All of the prior art techniques suffer one or more deficiencies which have heretofore defied all attempts to solve. For example, by-products of these prior art deanodizing processes may include large quantities of insoluble deposits, apparently containing reaction products of the acids and the aluminum or alloy metals in the racks and metal objects, as well as any metals in the walls of the stripper bath tank (which may typically be of stainless steel). Some of these deposits not only interfere with heat transfer, but also form hard, dense layers on the stripper tank walls which adhere so tenaciously that they cannot be chipped away without damage to the walls. Periodically it may even be necessary to simply discard an entire stripping tank and replace it. Even when the tank walls are susceptible to being cleaned and reused, the task may be so time-consuming and expensive as to render it impractical.
The high stripping temperature involved in prior art techniques also presents problems not only of economy, but also of safety and the need for close attention, and it has long been felt that a stripper that could be efficiently operated at lower temperatures would be highly desirable.
Another problem with prior art stripping solutions has been that they typically are, or become, opaque, and it is not feasible visually to monitor the progress of the deanodizing operation. The solutions are also expensive, and it has long been desired to provide the art with a deanodizing solution that would use only relatively inexpensive ingredients.
A most serious problem of prior art techniques has been that the presence of chromium compounds has made it extremely burdensome to dispose of spent solutions, due to the risk of environmental pollution.
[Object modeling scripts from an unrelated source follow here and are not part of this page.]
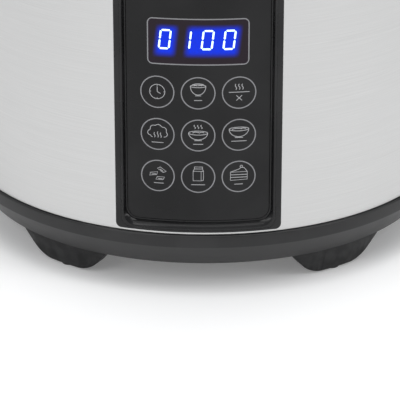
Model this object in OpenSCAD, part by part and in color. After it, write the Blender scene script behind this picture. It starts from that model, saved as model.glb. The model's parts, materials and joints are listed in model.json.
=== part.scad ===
// Round hinged-lid cooker with a yoghurt program: steel jacket, tall black control panel,
// black base ring on four feet, lid with latch and steam valve, carrying handle at the back.
// Millimetres. Origin on the floor under the body's axis, +Z up, the panel faces -Y.

/* [Body] */
// Outer radius of the steel jacket
body_r = 140; // [139:0.5:141]
// Height of the jacket's lower edge above the floor
shell_z0 = 36; // [35.5:0.5:36.5]
// Height of the jacket's upper edge
shell_z1 = 196; // [194:1:198]
// Sheet thickness of the jacket
shell_t = 0.8; // [0.6:0.1:1]

/* [Base ring and feet] */
// Height of the ring's lower edge
ring_z0 = 15.3; // [15:0.1:15.5]
// Height of the ring's widest line
ring_z_mid = 29.2; // [27:0.2:31]
// Radius at the ring's widest line
ring_r_mid = 141.9; // [141.5:0.1:143]
// Radius at the ring's lower edge
ring_r_low = 131.9; // [131:0.1:133]
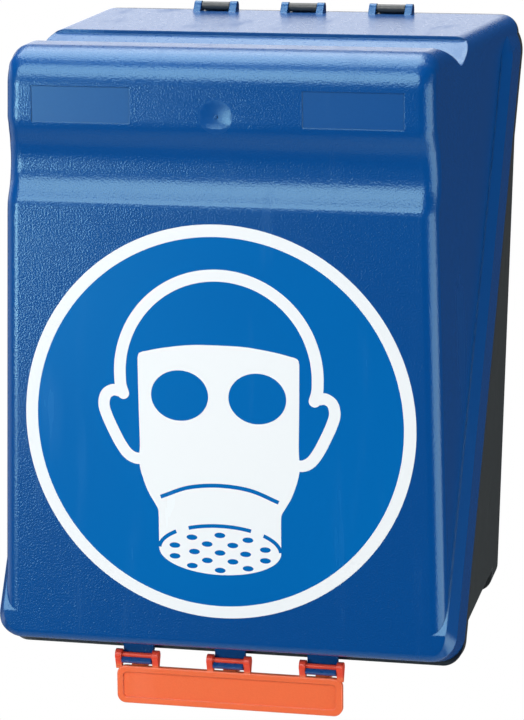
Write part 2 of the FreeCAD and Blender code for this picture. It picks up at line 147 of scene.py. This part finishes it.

Accordingly, there has been a long felt need to provide a stripping technique in which the by-products and spent solutions could be safely disposed of without hazard to the environment.
Prior art stripping solutions are also somewhat sensitive to the particular aluminum alloy being treated or to the type of anodizing the alloy has been subjected to, so that appropriate stripping times and conditions may be unpredictable and require trial-and-error determination.